David Roussève/REALITY perform Halfway to Dawn at the Brooklyn Academy of Music’s Next Wave Festival.
Photo by Ian Douglas
Not everyone leapt online the same way. David Roussève avoids sharing his choreography onscreen, even though his creative process includes video shoots for the projections in his shows by his touring company David Roussève/REALITY. Yet he does pressure himself to make regular appearances during virtual conferences and participate in online discussions.
Halfway to Dawn
, a multiyear REALITY project, had just finished touring when stages went dark, “so I was already about to go low profile to develop a new piece,” he explains. “I usually question how long that can last before I’m forgotten by the field, and now it feels like there’s extra pressure, even though I haven’t been able to move anything forward.
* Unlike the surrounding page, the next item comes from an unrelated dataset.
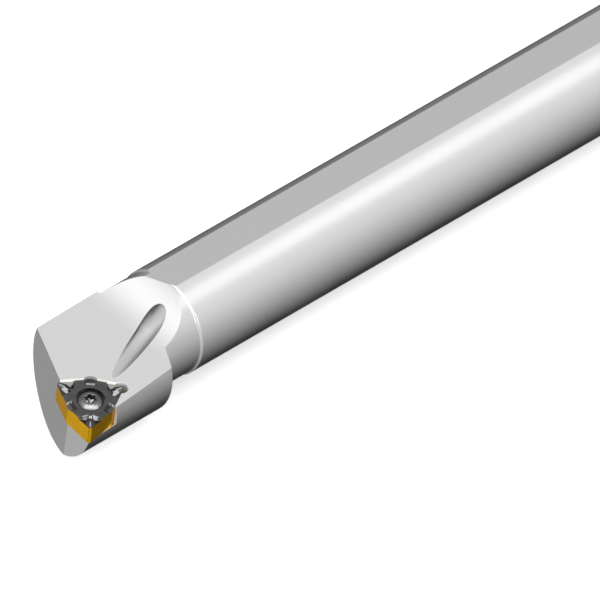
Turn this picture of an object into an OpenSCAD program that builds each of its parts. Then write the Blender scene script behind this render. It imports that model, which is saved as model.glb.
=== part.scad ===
// Internal turning bar with a screw-on insert.
// X runs along the bar towards the cutting end, Y towards the cutting corner, Z up.
// The origin is on the bar's axis at its rear face.

/* [Shank] */
// Length from the rear face to the cutting corner
bar_l = 180; // [120:5:250]
// Diameter of the round shank
shank_d = 16; // [15.8:0.1:17.5]
// Height over the two clamping flats
shank_h = 15; // [14.6:0.1:15.3]
// Chamfer round the rear end
rear_chamfer = 1; // [0.3:0.1:2]

/* [Neck] */
// Diameter of the relieved neck behind the head
neck_d = 15.5; // [15.2:0.1:15.7]
// Distance from the cutting corner back to the front end of the shank
neck_back = 24.5; // [23:0.5:35]
// Distance from the cutting corner back to the foot of the head's shoulder
shoulder_back = 18.15; // [16:0.5:21]
// Angle between the shoulder's cone and the bar's axis
shoulder_angle = 57; // [35:1:75]

/* [Head] */
// Diameter of the round head
head_d = 18.35; // [17.6:0.05:19]
// Shift of the head's centre line towards the cutting corner
head_shift = 1.35; // [0.8:0.05:1.8]
// Distance from the bar's axis to the cutting corner
cutting_offset = 11; // [10.6:0.1:11.6]
// Fall of the head's top face towards the side of the cutting corner
side_rake = 12.5; // [8:0.5:15]
// Fall of the head's top face towards the front
front_rake = 5.7; // [3:0.1:8]
// Distance behind the cutting corner at which the top face starts to rise
blend_back = 17; // [15:0.5:19]
// Radius of the hollow that leads from the top face up to the shank
blend_r = 12; // [8:0.5:20]
// Distance from the cutting corner back to the front face of the head
face_gap = 0.4; // [0.2:0.05:1]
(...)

I don’t want to start a new process remotely, but I’m not sure how long I’ll be able to wait.”
Finkelstein and Furnans agree that, more than anything else, peer pressure is what led so many companies to produce so much content so early—setting a pace difficult to sustain as the pandemic wore on. “Some organizations are better suited to explore the possibilities of that medium and innovate,” says Finkelstein, “and I do think it’s the case that others tried to ‘keep up with the Joneses.’ There’s a cost to creating virtual content not every organization is able to shoulder. That’s one more systemic inequity that filters into this and every other situation we’ve been faced with.”
Emil Kang, program director for arts and culture at the Andrew W. Mellon Foundation, points out that the idea of “choosing” to go virtual circles back to equity also. “There are organizations that feel more beholden to making their stakeholders or board members happy. They will do what they think they are supposed to do,” he says. “This lack of choice disproportionately affects organizations of color, who’ve long been undercapitalized with limited access to resources.” The Mellon Foundation is “eager to understand how organizations are responding to the pandemic,” Kang says, “but we’re not dictating how they ought to be responding, except as it relates to the fact that we’re looking at all of our grantmaking through the lens of social justice.”
Esther Grisham Grimm, executive director of 3Arts, an organization that funds women artists, artists of color and artists with disabilities in Chicago, sees no evidence the theatergoing public expects performing artists to webcast creative content on a regular basis, with the exception of remote classes and programs for kids. “Some have firmly said, ‘Nope—this is not who we are or what we do,’ ” she says. “I have not heard anyone express anything that would feel to an artist like pressure to perform.”
With audiences and funders generally letting dancers decide what (and how much) to produce while distancing requirements are in place, the incentive to go virtual appears almost wholly self-imposed. Furnans adds: “I’ve also been wondering if, the longer this goes on, the value of live performance goes down, or whether we’ll learn that its absence made the heart grow fonder. What I do know is that it’s a practice. Dancers and audiences both will have to exercise that muscle to get it back.”